Le sens vient quand on est entré dans la matière, dans l’organique.
Roland Dubillard, dans Corps de langouste, résume très bien l’idée
que le corps est d’abord une machine. Il s’agit de la laisser
tourner toute seule. Le corps se met en route, et apporte une
certaine vérité, trouve un chemin.
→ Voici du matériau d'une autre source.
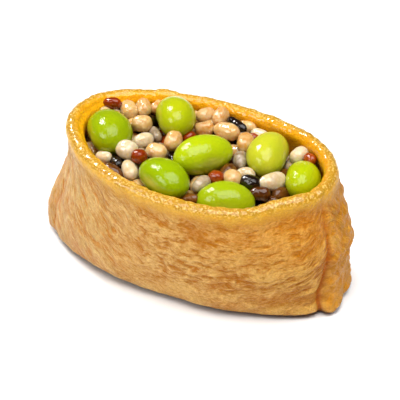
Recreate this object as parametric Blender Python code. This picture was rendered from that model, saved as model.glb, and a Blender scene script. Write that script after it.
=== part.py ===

Ce n’est qu’une fois pris
dans ce mouvement des sens que des bouts de sens apparaissent.
Et puis, après que soit
projetée la vidéo d'Emma avec
Jeanne Moreau, la lecture de la nuit spirituelle de
Lydie Dattas, et la carcasse Brigetoun entrant en révolution, me
faisant trouver, cette fois, interminables (carcasse rend bête et
partiale) les retours sur cette beauté interdite aux femmes, privées
de tout droit à la spiritualité (j'en étais la preuve).. suivi de
Ginette,
me
suis levée pour filer le long du premier rang, au moment des
premiers applaudissements, ai voulu applaudir, au bout, près de la
sortie, et prendre en photo les saluts, mais me suis heurtée à
l'intransigeance d'une jeune tee-shirt rouge, la première
désagréable qu'ai rencontré…
alors
suis sortie, la seconde, sans participer à la petite joie collective
ai trébuché un peu sur la calade dans la nuit, me suis retournée pour
voir le début de la sortie du public, ai fait mes adieux au festival
et suis rentrée, poussée par le petit vent.
4 commentaires:
Bel Adieu il me semble !!de tout ce que tu as vu et partagé
le reste... en imagination de plaisir
Encore Bravo et Grande reconnaissance
Vive le Festival. À l'année prochaine.
Merci pour la vivante chronique tenue sans répit malgré l'évidente fatigue.
grand merci à vous et aux lecteurs lutes mais enregistrés pour l'aide apportée
J'arrive juste pour le clap de fin...Je te souhaite une bonne semaine de repos.